(What you need to do) Repeat exactly, and only, the lines below starting at the line that contains "Keep writing the" and ending at the line that contains "return least", inclusive of both.

— START —

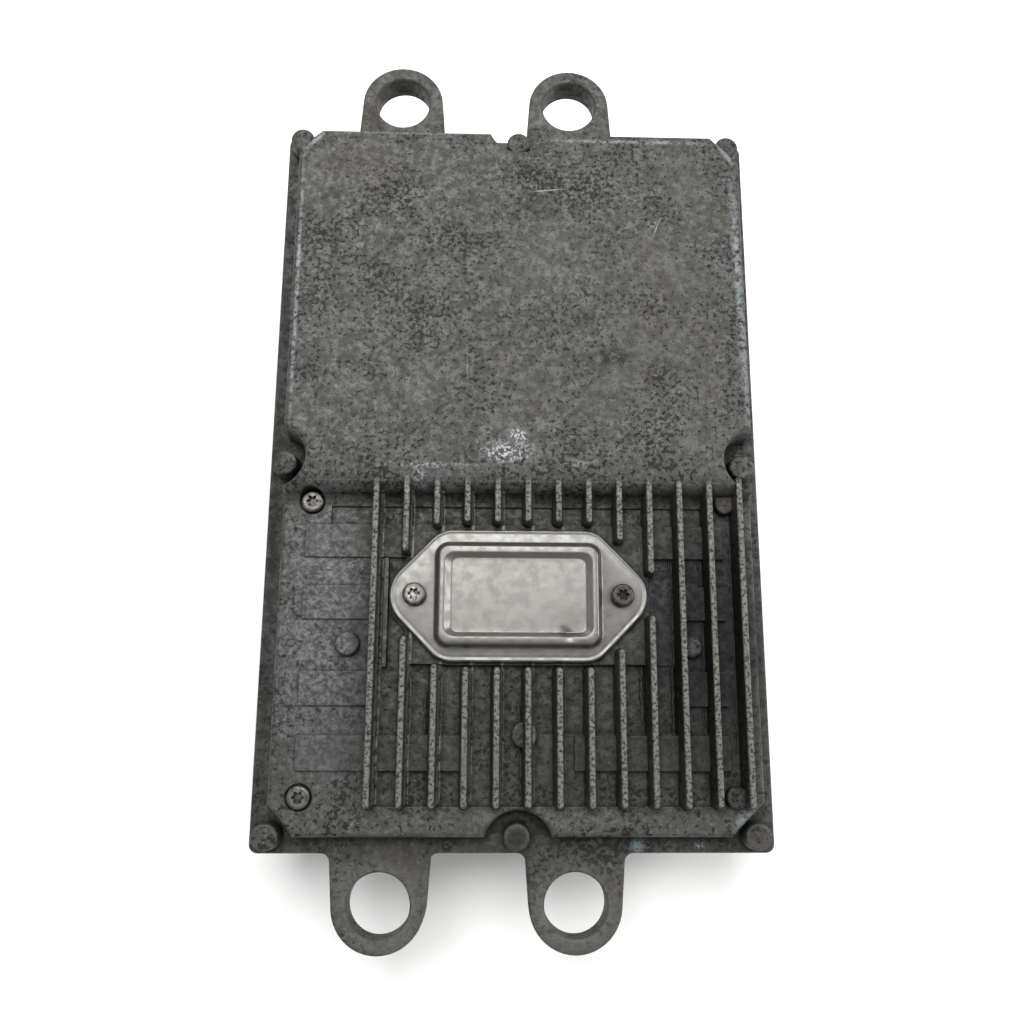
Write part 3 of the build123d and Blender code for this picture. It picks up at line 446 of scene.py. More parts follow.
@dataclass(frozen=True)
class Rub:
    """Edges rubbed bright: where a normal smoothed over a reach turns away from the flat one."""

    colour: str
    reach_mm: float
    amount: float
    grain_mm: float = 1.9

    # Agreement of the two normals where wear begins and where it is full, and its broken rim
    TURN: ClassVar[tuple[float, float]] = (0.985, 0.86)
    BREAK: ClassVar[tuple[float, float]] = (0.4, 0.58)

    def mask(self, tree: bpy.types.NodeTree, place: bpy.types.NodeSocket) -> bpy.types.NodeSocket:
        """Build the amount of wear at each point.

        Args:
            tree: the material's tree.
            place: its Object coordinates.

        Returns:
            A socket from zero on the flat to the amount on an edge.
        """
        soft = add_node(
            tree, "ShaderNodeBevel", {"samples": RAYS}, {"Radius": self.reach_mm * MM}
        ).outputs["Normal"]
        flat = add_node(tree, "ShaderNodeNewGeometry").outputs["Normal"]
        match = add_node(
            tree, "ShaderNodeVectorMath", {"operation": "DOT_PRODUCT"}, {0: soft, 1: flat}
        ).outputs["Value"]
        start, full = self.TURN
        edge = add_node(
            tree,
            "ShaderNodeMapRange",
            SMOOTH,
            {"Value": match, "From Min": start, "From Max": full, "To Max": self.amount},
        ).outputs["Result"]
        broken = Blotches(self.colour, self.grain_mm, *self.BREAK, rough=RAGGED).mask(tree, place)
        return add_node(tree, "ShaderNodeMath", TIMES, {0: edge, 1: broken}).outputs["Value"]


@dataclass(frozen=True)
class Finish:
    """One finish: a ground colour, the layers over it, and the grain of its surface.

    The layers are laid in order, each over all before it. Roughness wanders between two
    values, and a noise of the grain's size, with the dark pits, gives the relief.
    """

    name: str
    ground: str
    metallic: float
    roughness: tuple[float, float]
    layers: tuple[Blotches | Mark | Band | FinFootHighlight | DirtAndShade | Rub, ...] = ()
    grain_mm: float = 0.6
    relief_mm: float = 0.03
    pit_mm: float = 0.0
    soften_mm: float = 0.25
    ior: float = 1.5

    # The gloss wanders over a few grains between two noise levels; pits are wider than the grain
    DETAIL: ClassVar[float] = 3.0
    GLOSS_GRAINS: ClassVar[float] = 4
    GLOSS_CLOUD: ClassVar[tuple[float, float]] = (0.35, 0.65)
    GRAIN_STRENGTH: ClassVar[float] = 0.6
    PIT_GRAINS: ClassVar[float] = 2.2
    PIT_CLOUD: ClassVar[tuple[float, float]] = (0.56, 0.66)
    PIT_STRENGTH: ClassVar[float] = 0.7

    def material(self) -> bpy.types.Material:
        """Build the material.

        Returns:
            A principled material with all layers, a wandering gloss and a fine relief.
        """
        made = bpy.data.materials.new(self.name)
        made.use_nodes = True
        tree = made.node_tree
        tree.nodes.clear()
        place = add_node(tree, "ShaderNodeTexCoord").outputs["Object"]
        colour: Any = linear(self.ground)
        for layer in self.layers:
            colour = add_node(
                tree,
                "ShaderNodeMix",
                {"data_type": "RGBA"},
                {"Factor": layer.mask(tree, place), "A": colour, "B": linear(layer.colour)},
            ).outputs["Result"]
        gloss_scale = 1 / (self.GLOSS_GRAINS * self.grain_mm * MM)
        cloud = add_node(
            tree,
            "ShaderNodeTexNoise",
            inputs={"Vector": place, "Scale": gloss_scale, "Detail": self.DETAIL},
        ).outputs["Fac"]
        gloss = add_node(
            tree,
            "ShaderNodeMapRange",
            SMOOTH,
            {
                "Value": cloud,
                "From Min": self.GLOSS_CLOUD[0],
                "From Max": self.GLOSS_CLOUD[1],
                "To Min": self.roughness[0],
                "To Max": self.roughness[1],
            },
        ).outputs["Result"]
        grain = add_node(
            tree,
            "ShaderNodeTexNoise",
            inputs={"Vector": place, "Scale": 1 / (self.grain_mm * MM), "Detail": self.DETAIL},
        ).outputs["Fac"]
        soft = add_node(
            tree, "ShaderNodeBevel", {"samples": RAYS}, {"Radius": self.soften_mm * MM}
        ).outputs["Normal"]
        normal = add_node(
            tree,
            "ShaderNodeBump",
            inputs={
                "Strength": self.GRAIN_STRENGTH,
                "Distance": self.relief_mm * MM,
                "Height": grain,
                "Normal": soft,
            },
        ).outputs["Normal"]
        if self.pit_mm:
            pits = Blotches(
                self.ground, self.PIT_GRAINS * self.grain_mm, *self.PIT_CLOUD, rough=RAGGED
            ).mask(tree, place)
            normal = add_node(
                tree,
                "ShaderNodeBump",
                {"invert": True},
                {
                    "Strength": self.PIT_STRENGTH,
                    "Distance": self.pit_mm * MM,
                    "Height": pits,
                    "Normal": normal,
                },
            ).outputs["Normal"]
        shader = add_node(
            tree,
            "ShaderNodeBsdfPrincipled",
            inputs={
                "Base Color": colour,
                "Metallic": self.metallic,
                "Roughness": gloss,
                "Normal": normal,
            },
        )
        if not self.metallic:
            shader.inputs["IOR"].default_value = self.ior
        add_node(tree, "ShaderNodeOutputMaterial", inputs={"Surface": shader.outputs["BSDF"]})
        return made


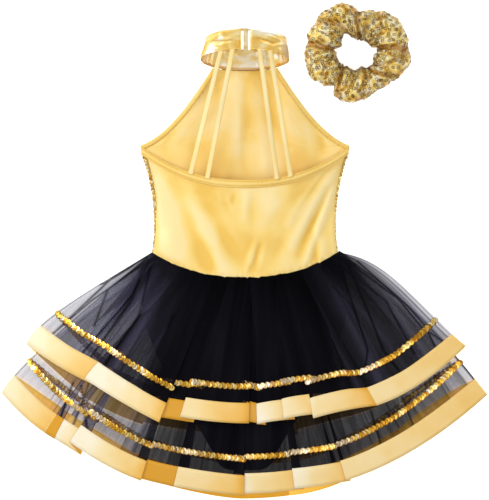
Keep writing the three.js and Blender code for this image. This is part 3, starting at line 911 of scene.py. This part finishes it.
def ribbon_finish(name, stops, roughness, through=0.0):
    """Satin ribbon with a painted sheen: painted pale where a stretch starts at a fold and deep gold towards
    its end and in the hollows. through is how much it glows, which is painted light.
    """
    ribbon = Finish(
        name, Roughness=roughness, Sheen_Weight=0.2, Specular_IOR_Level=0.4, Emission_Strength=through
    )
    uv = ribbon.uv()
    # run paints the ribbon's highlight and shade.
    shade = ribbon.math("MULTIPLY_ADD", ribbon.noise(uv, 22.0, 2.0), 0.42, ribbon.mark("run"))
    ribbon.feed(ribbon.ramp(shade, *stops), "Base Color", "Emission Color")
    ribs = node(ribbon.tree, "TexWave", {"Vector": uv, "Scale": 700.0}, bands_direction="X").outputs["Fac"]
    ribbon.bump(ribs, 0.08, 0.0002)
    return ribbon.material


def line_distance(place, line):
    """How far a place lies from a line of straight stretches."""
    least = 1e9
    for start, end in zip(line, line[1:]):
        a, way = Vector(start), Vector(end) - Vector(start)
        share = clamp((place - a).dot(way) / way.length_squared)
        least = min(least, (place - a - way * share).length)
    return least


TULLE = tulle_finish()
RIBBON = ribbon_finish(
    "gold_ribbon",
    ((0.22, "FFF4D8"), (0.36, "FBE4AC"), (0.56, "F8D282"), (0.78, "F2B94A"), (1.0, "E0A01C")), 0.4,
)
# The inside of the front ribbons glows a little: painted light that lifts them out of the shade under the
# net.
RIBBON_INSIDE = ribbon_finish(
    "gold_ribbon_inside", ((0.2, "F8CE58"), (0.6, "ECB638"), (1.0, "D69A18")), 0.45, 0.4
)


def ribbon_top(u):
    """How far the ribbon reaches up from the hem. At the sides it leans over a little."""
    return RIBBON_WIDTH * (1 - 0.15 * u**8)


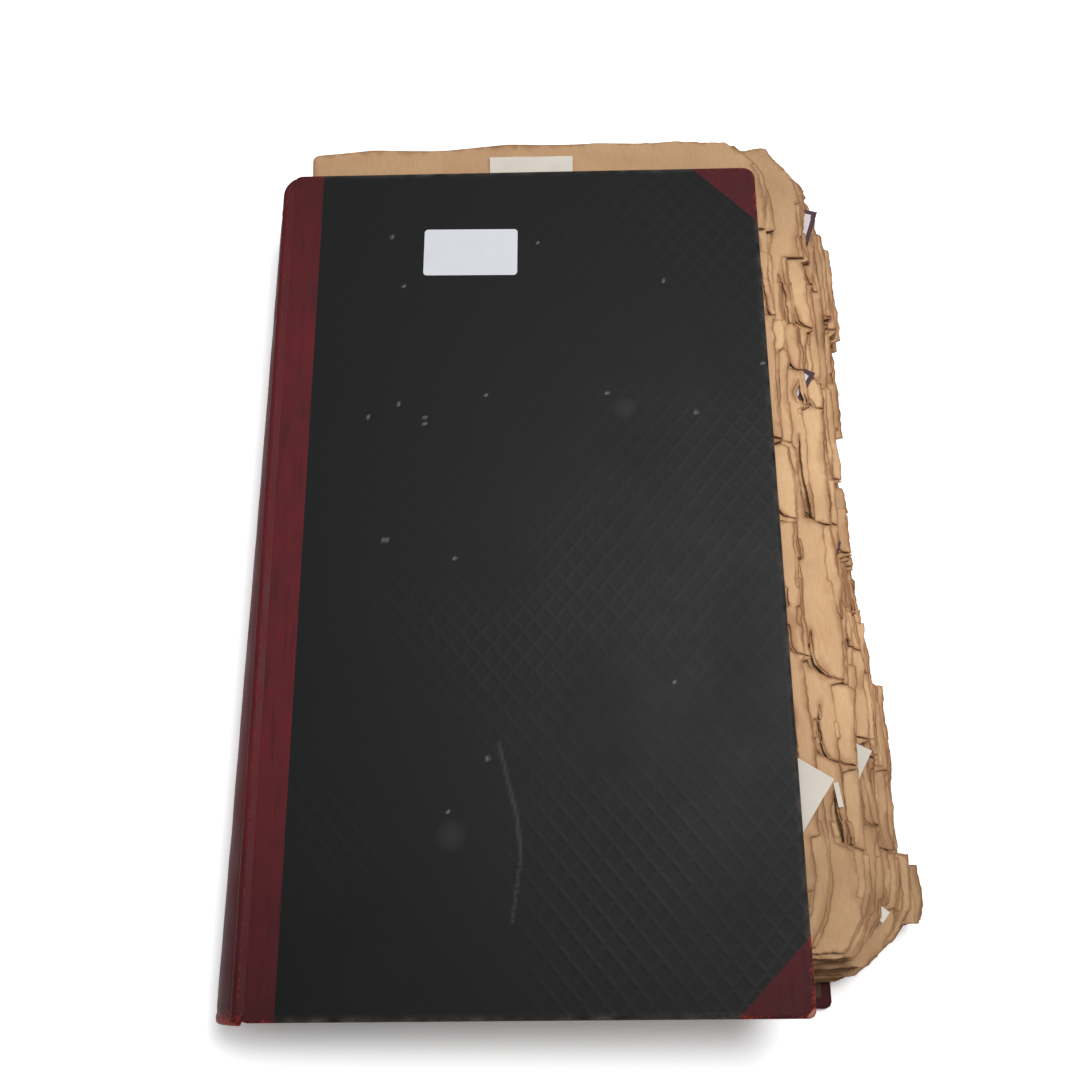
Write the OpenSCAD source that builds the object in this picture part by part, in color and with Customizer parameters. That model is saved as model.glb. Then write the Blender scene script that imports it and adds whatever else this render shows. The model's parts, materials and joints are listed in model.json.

— END —

(Complete output)
Keep writing the three.js and Blender code for this image. This is part 3, starting at line 911 of scene.py. This part finishes it.
def ribbon_finish(name, stops, roughness, through=0.0):
    """Satin ribbon with a painted sheen: painted pale where a stretch starts at a fold and deep gold towards
    its end and in the hollows. through is how much it glows, which is painted light.
    """
    ribbon = Finish(
        name, Roughness=roughness, Sheen_Weight=0.2, Specular_IOR_Level=0.4, Emission_Strength=through
    )
    uv = ribbon.uv()
    # run paints the ribbon's highlight and shade.
    shade = ribbon.math("MULTIPLY_ADD", ribbon.noise(uv, 22.0, 2.0), 0.42, ribbon.mark("run"))
    ribbon.feed(ribbon.ramp(shade, *stops), "Base Color", "Emission Color")
    ribs = node(ribbon.tree, "TexWave", {"Vector": uv, "Scale": 700.0}, bands_direction="X").outputs["Fac"]
    ribbon.bump(ribs, 0.08, 0.0002)
    return ribbon.material


def line_distance(place, line):
    """How far a place lies from a line of straight stretches."""
    least = 1e9
    for start, end in zip(line, line[1:]):
        a, way = Vector(start), Vector(end) - Vector(start)
        share = clamp((place - a).dot(way) / way.length_squared)
        least = min(least, (place - a - way * share).length)
    return least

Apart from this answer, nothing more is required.